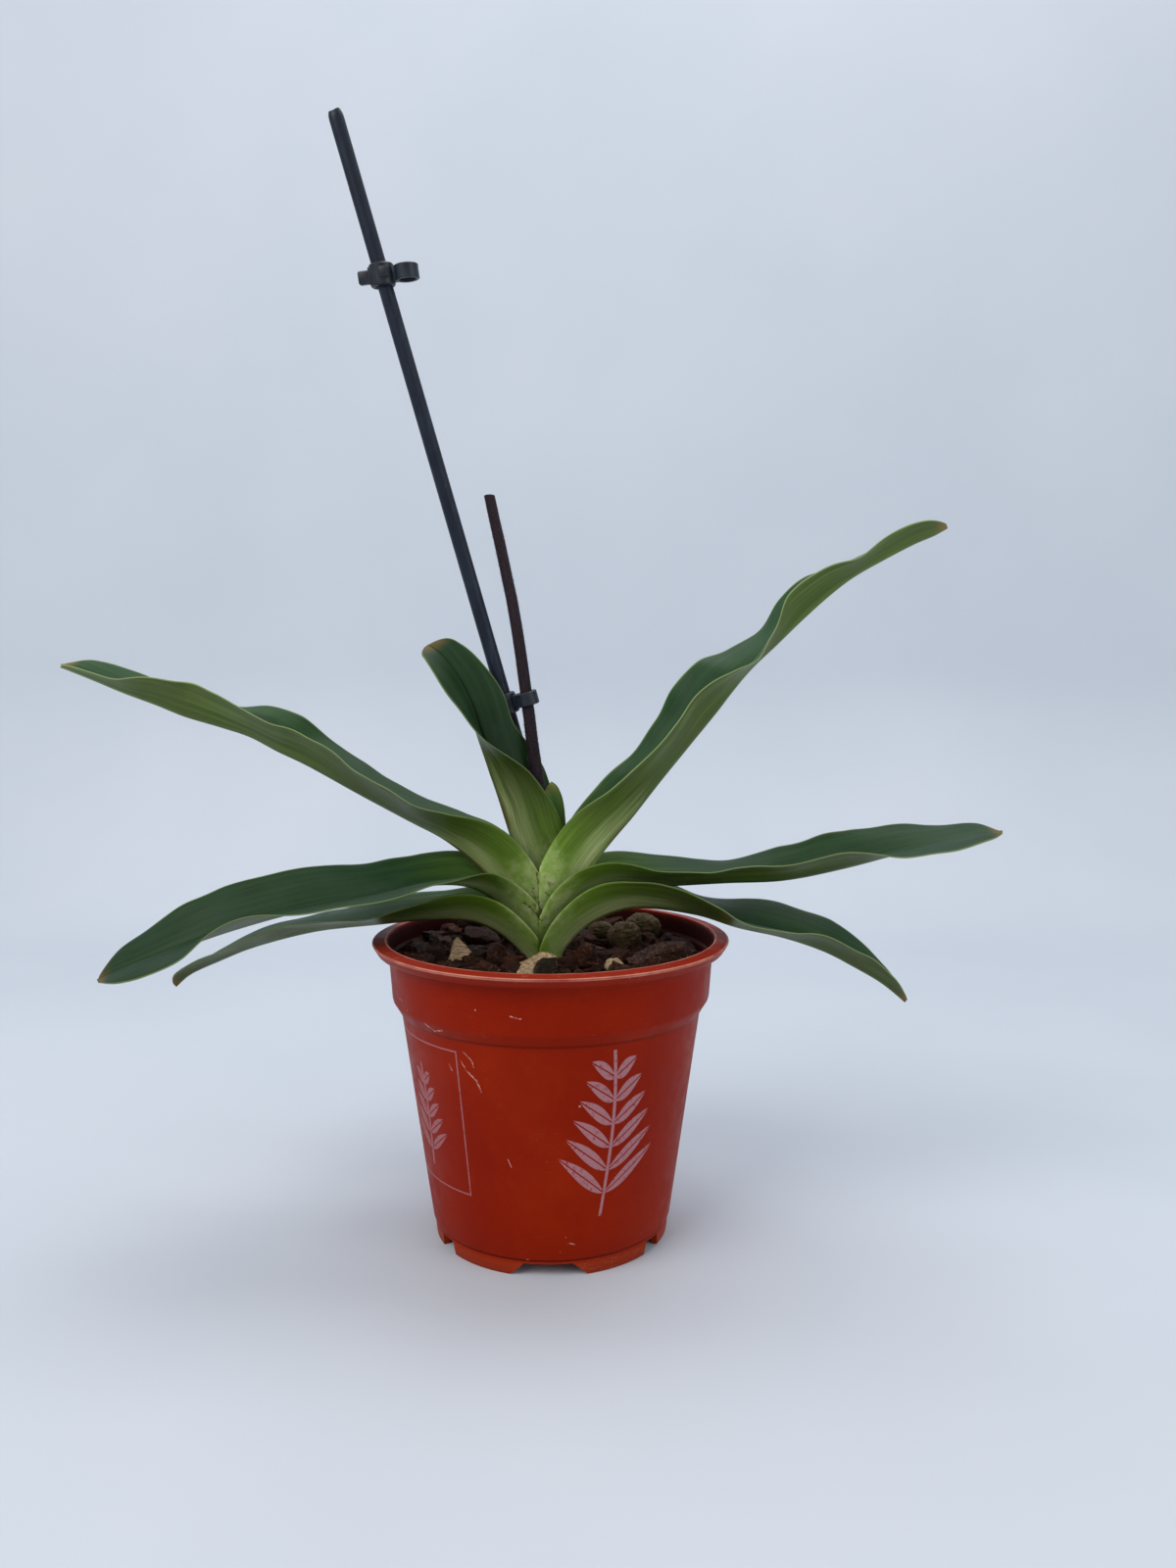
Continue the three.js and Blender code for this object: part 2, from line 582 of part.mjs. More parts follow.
const grownPieces = looseSolids(GAP);
looseSolids().forEach(([name, piece], i) => {
  const others = grownPieces.slice(0, i).map(([, grown]) => grown);
  const clear = piece.subtract(joined([taken, ...others])).intersect(potInside(CHIP_LIMIT));
  const colour = name.startsWith("chip") ? COLOURS.tan : COLOURS.greyBark;
  addNode(name, largest(clear), name === "bark_chunk_right" ? COLOURS.chunk : colour);
});

const medium = joined([potInside(MEDIUM_TOP), ...barkChips()])
  .intersect(potInside(CHIP_LIMIT))
  .subtract(joined([taken, ...grownPieces.map(([, grown]) => grown)]));
addNode("bark_medium", largest(medium), COLOURS.medium);

// Each clip stands square on the stake, its ring turned towards the flower stem
const stakeLine = STAKE_TIP.clone().sub(STAKE_FOOT);
for (const [name, height] of Object.entries(CLIP_HEIGHTS)) {
  const centre = STAKE_FOOT.clone().addScaledVector(stakeLine, (height - STAKE_FOOT.z) / stakeLine.z);
  const up = stakeLine.clone().normalize();
  const towardsRing = CLIP_DIRECTION.clone();
  towardsRing.addScaledVector(up, -towardsRing.dot(up)).normalize();
  const pose = new THREE.Matrix4().makeBasis(towardsRing, vector().crossVectors(up, towardsRing), up);
  const placed = geometryOf(clipSolid()).applyMatrix4(pose.setPosition(centre));
  addNode(name, solidOf(placed).subtract(stemSolid(GAP)), COLOURS.clip);
}

// The whole plant stands with the centre of its box over the origin
const centre = new THREE.Box3().setFromObject(plant).getCenter(vector());
plant.position.set(-centre.x, -centre.y, 0);

const potted = new THREE.Group();
potted.add(plant);
export default potted;
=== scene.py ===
# The looks of a potted slipper orchid out of bloom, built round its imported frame.
# Shapes are worked out in millimetres from the pot's axis at table height, and become metres in make_piece.

import math
from functools import partialmethod

import bmesh
import bpy
import numpy as np
from mathutils import Euler, Matrix, Vector, noise


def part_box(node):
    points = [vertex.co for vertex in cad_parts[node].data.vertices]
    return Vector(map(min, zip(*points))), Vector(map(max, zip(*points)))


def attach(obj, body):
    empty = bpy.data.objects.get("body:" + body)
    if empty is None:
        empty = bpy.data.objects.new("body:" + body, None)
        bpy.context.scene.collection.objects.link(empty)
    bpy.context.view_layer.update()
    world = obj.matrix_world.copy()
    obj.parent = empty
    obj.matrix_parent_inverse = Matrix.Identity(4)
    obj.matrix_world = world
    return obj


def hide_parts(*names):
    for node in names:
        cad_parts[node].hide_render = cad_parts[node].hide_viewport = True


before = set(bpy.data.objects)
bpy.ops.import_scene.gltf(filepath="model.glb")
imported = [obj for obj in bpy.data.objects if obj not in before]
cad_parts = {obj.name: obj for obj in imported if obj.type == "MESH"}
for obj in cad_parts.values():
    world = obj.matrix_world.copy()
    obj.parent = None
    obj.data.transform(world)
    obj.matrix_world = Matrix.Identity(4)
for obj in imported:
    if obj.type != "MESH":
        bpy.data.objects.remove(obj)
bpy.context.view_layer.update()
pot_low, pot_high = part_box("pot")
POT_AXIS = np.array([(pot_low.x + pot_high.x) / 2, (pot_low.y + pot_high.y) / 2, 0.0])
MM = 0.001

# Camera, as fitted to the photograph
PHOTO_HEIGHT = 1600
FOCAL_PIXELS = 1202
CAMERA_PLACE = (12.5, -395, 186)
CAMERA_PITCH = 4.9

# Studio, in metres: each light's place, size, power and tint
LIGHTS_AIM = (0.0, 0.0, 0.15)
LIGHTS = {
    "window": ((-0.75, -0.75, 1.05), (0.9, 0.9), 10.5, (1.0, 0.985, 0.96)),
    "fill": ((1.0, -0.6, 0.6), (0.9, 0.9), 3.6, (0.95, 0.975, 1.0)),
    "overhead": ((0.1, 0.35, 1.25), (1.1, 0.8), 6.5, (1.0, 1.0, 1.0)),
}
WORLD_TINT = (0.91, 0.92, 0.94, 1)
WORLD_STRENGTH = 0.42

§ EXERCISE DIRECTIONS
Please return the data above exactly as given.

§ RESULT OF THE EXERCISE
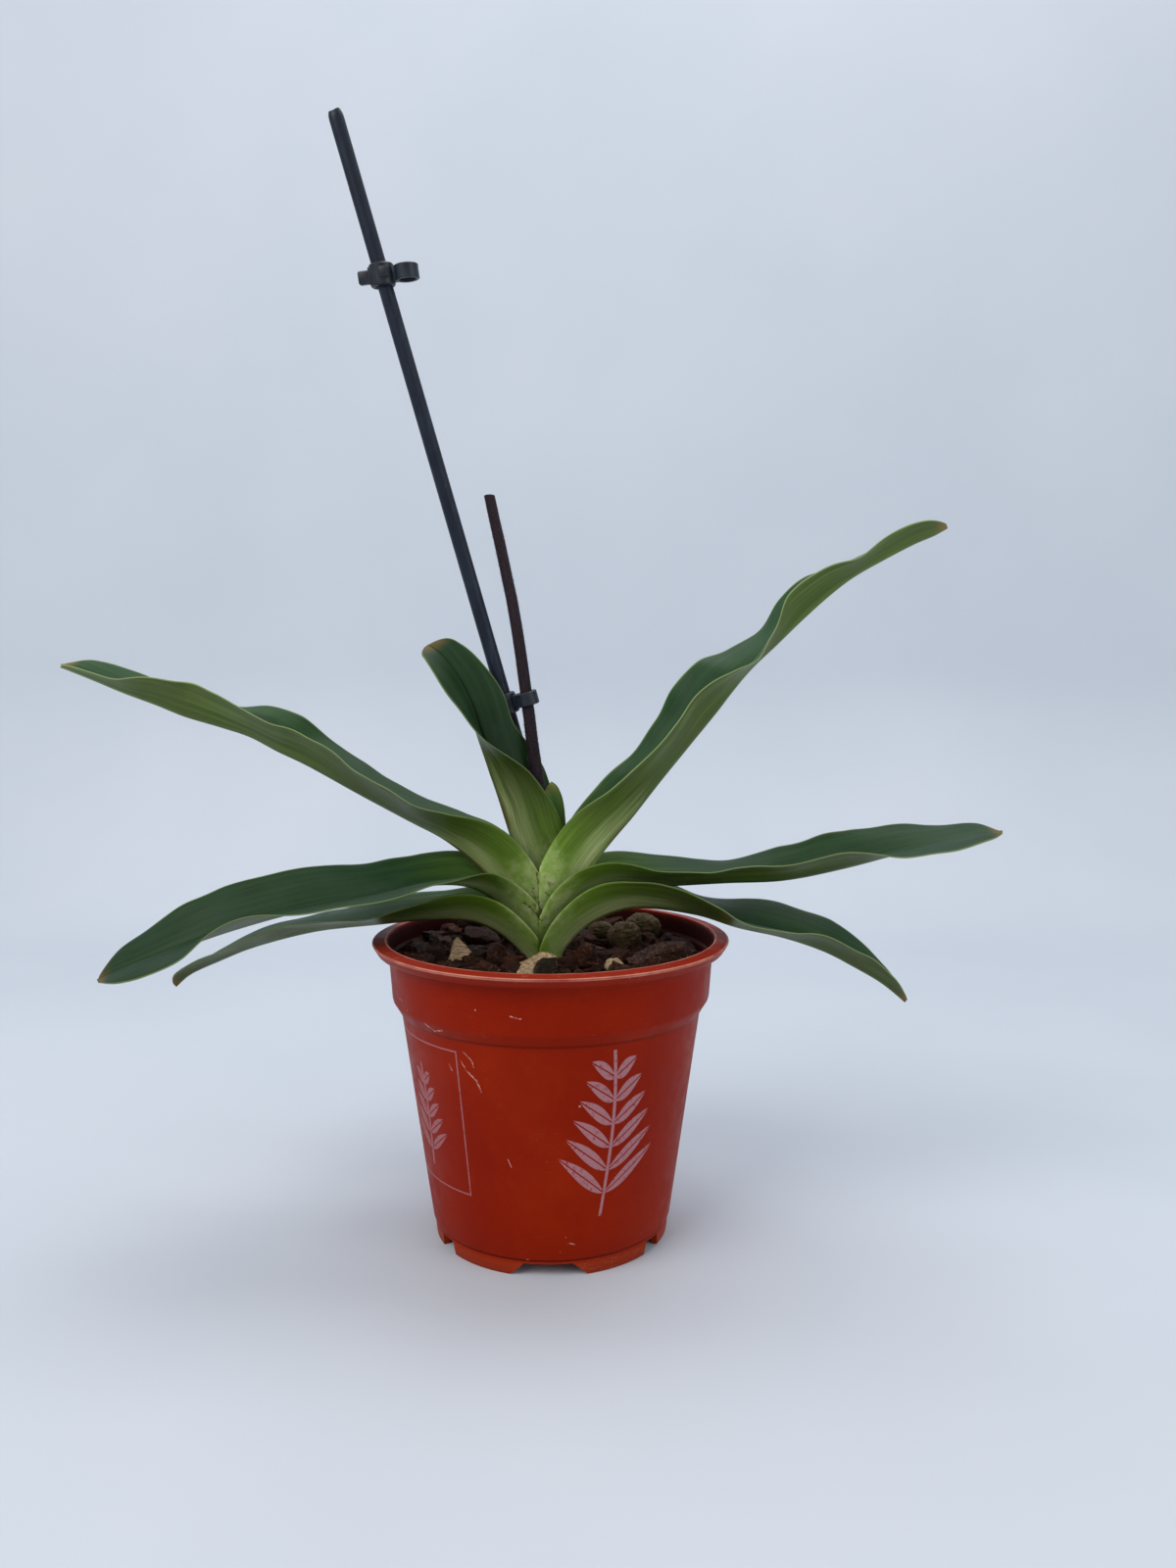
Continue the three.js and Blender code for this object: part 2, from line 582 of part.mjs. More parts follow.
const grownPieces = looseSolids(GAP);
looseSolids().forEach(([name, piece], i) => {
  const others = grownPieces.slice(0, i).map(([, grown]) => grown);
  const clear = piece.subtract(joined([taken, ...others])).intersect(potInside(CHIP_LIMIT));
  const colour = name.startsWith("chip") ? COLOURS.tan : COLOURS.greyBark;
  addNode(name, largest(clear), name === "bark_chunk_right" ? COLOURS.chunk : colour);
});

const medium = joined([potInside(MEDIUM_TOP), ...barkChips()])
  .intersect(potInside(CHIP_LIMIT))
  .subtract(joined([taken, ...grownPieces.map(([, grown]) => grown)]));
addNode("bark_medium", largest(medium), COLOURS.medium);

// Each clip stands square on the stake, its ring turned towards the flower stem
const stakeLine = STAKE_TIP.clone().sub(STAKE_FOOT);
for (const [name, height] of Object.entries(CLIP_HEIGHTS)) {
  const centre = STAKE_FOOT.clone().addScaledVector(stakeLine, (height - STAKE_FOOT.z) / stakeLine.z);
  const up = stakeLine.clone().normalize();
  const towardsRing = CLIP_DIRECTION.clone();
  towardsRing.addScaledVector(up, -towardsRing.dot(up)).normalize();
  const pose = new THREE.Matrix4().makeBasis(towardsRing, vector().crossVectors(up, towardsRing), up);
  const placed = geometryOf(clipSolid()).applyMatrix4(pose.setPosition(centre));
  addNode(name, solidOf(placed).subtract(stemSolid(GAP)), COLOURS.clip);
}

// The whole plant stands with the centre of its box over the origin
const centre = new THREE.Box3().setFromObject(plant).getCenter(vector());
plant.position.set(-centre.x, -centre.y, 0);

const potted = new THREE.Group();
potted.add(plant);
export default potted;
=== scene.py ===
# The looks of a potted slipper orchid out of bloom, built round its imported frame.
# Shapes are worked out in millimetres from the pot's axis at table height, and become metres in make_piece.

import math
from functools import partialmethod

import bmesh
import bpy
import numpy as np
from mathutils import Euler, Matrix, Vector, noise


def part_box(node):
    points = [vertex.co for vertex in cad_parts[node].data.vertices]
    return Vector(map(min, zip(*points))), Vector(map(max, zip(*points)))


def attach(obj, body):
    empty = bpy.data.objects.get("body:" + body)
    if empty is None:
        empty = bpy.data.objects.new("body:" + body, None)
        bpy.context.scene.collection.objects.link(empty)
    bpy.context.view_layer.update()
    world = obj.matrix_world.copy()
    obj.parent = empty
    obj.matrix_parent_inverse = Matrix.Identity(4)
    obj.matrix_world = world
    return obj


def hide_parts(*names):
    for node in names:
        cad_parts[node].hide_render = cad_parts[node].hide_viewport = True


before = set(bpy.data.objects)
bpy.ops.import_scene.gltf(filepath="model.glb")
imported = [obj for obj in bpy.data.objects if obj not in before]
cad_parts = {obj.name: obj for obj in imported if obj.type == "MESH"}
for obj in cad_parts.values():
    world = obj.matrix_world.copy()
    obj.parent = None
    obj.data.transform(world)
    obj.matrix_world = Matrix.Identity(4)
for obj in imported:
    if obj.type != "MESH":
        bpy.data.objects.remove(obj)
bpy.context.view_layer.update()
pot_low, pot_high = part_box("pot")
POT_AXIS = np.array([(pot_low.x + pot_high.x) / 2, (pot_low.y + pot_high.y) / 2, 0.0])
MM = 0.001

# Camera, as fitted to the photograph
PHOTO_HEIGHT = 1600
FOCAL_PIXELS = 1202
CAMERA_PLACE = (12.5, -395, 186)
CAMERA_PITCH = 4.9

# Studio, in metres: each light's place, size, power and tint
LIGHTS_AIM = (0.0, 0.0, 0.15)
LIGHTS = {
    "window": ((-0.75, -0.75, 1.05), (0.9, 0.9), 10.5, (1.0, 0.985, 0.96)),
    "fill": ((1.0, -0.6, 0.6), (0.9, 0.9), 3.6, (0.95, 0.975, 1.0)),
    "overhead": ((0.1, 0.35, 1.25), (1.1, 0.8), 6.5, (1.0, 1.0, 1.0)),
}
WORLD_TINT = (0.91, 0.92, 0.94, 1)
WORLD_STRENGTH = 0.42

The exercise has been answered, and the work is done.